In July 2012 the Vietnamese National Assembly passed a law redefining Vietnam’s sea borders to include the Paracel and Spratly Islands. In response to the Vietnamese move, China’s State Council approved the establishment of a new prefecture-level city of Sansha, covering the Paracel and Spratly Islands in the same month. This is merely one of the recent examples of China’s increasing assertiveness over its sovereignty in the South China Sea. While Chinese naval and aerial patrols were deployed in 2012 to the islands and waters of the disputed Spratlys to assert sovereignty and maritime rights, the Philippines voiced a strong protest against China’s ‘aggressive action’. In response to the Philippine protest, China’s Defence Ministry Spokesman Geng Yansheng said: ‘China will resolutely oppose any militarily provocative behaviour from other countries also claiming ownership of the Spratlys. Chinese military resolve and will to defend territorial sovereignty and protect our maritime rights and interests is firm and unshakeable’, clearly implying that China would be willing to use force to advance and protect its national sovereignty and territorial integrity and obviously reflected Beijing’s growingly assertive posture towards its sovereignty and maritime rights in the South China Sea. Since 2014 China has stepped up the construction of artificial islands over the disputed Spratlys, causing an escalation of tensions in the South China Sea and attracting widespread attention. In October 2015 the Permanent Court of Arbitration in The Hague issued a ruling that it had jurisdiction over the case filed in 2013 by the Philippines against China’s claims, but it has been boycotted by China.8

Although the territorial disputes over the South China Sea have existed for a very long time, the situation had remained relatively peaceful over the past few decades and the key elements of the disputes mainly centre on economic aspects such as access to oil and gas as well as fisheries and other ocean resources. After having undertaken a series of comprehensive economic reforms, China has successfully integrated into the world economic system and has maintained a rapid economic growth over the past 30 years. According to the International Monetary Fund, China surpassed the US as the world’s largest economy in purchasing power parity terms in 2014. China’s rise as a global power is a reality that is reshaping the existing regional order and the emerging dynamics of international relations in East Asia. Its rising economic and military status has essentially altered the balance of power in the region.

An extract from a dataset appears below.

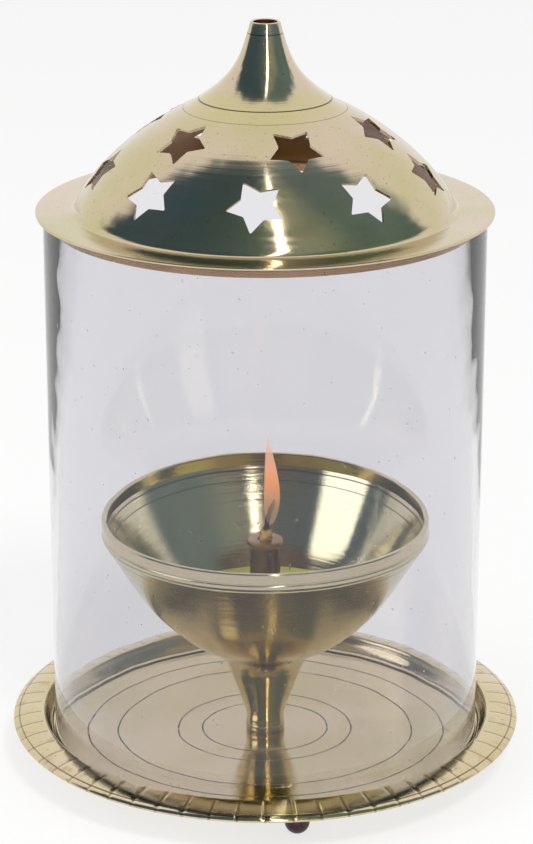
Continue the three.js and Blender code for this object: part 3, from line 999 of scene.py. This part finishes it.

As sovereignty over the South China Sea has a great importance for China’s economic, energy and national security, its growing economic, political and military power enables it to pursue, advance and defend its core interests, such as state sovereignty, national security and territorial integrity, by using diplomatic, economic, political and military means. Obviously, the changing balance of power provides a strong explanation for why China is increasingly asserting its sovereignty over the South China Sea. It would appear that China’s rising power and influence, the shifting balance of power and Sino-US strategic rivalry have been the key factors for the recently escalating tensions in the South China Sea.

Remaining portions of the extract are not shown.